All material below is to be reproduced exactly.

▼

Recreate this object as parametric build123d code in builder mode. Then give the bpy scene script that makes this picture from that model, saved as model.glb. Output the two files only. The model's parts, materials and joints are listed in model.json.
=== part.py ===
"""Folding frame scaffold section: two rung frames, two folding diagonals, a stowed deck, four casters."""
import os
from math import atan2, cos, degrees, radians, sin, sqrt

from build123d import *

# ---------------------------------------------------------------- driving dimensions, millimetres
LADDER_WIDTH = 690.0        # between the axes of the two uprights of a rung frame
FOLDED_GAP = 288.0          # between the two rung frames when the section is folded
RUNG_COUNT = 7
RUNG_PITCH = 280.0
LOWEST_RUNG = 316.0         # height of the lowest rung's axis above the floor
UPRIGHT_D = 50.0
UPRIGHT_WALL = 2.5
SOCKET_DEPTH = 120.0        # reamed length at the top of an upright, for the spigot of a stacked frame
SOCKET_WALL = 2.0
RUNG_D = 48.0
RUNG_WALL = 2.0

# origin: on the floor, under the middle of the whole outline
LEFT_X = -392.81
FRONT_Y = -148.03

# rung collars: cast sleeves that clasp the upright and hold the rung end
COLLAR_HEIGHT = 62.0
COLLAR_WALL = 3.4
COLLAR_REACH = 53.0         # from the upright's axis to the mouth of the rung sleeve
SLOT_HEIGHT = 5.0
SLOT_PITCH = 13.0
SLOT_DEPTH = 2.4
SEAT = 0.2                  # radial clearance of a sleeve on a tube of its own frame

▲

**SOLUTION TO THIS PROBLEM:**
Recreate this object as parametric build123d code in builder mode. Then give the bpy scene script that makes this picture from that model, saved as model.glb. Output the two files only. The model's parts, materials and joints are listed in model.json.
=== part.py ===
"""Folding frame scaffold section: two rung frames, two folding diagonals, a stowed deck, four casters."""
import os
from math import atan2, cos, degrees, radians, sin, sqrt

from build123d import *

# ---------------------------------------------------------------- driving dimensions, millimetres
LADDER_WIDTH = 690.0        # between the axes of the two uprights of a rung frame
FOLDED_GAP = 288.0          # between the two rung frames when the section is folded
RUNG_COUNT = 7
RUNG_PITCH = 280.0
LOWEST_RUNG = 316.0         # height of the lowest rung's axis above the floor
UPRIGHT_D = 50.0
UPRIGHT_WALL = 2.5
SOCKET_DEPTH = 120.0        # reamed length at the top of an upright, for the spigot of a stacked frame
SOCKET_WALL = 2.0
RUNG_D = 48.0
RUNG_WALL = 2.0

# origin: on the floor, under the middle of the whole outline
LEFT_X = -392.81
FRONT_Y = -148.03

# rung collars: cast sleeves that clasp the upright and hold the rung end
COLLAR_HEIGHT = 62.0
COLLAR_WALL = 3.4
COLLAR_REACH = 53.0         # from the upright's axis to the mouth of the rung sleeve
SLOT_HEIGHT = 5.0
SLOT_PITCH = 13.0
SLOT_DEPTH = 2.4
SEAT = 0.2                  # radial clearance of a sleeve on a tube of its own frame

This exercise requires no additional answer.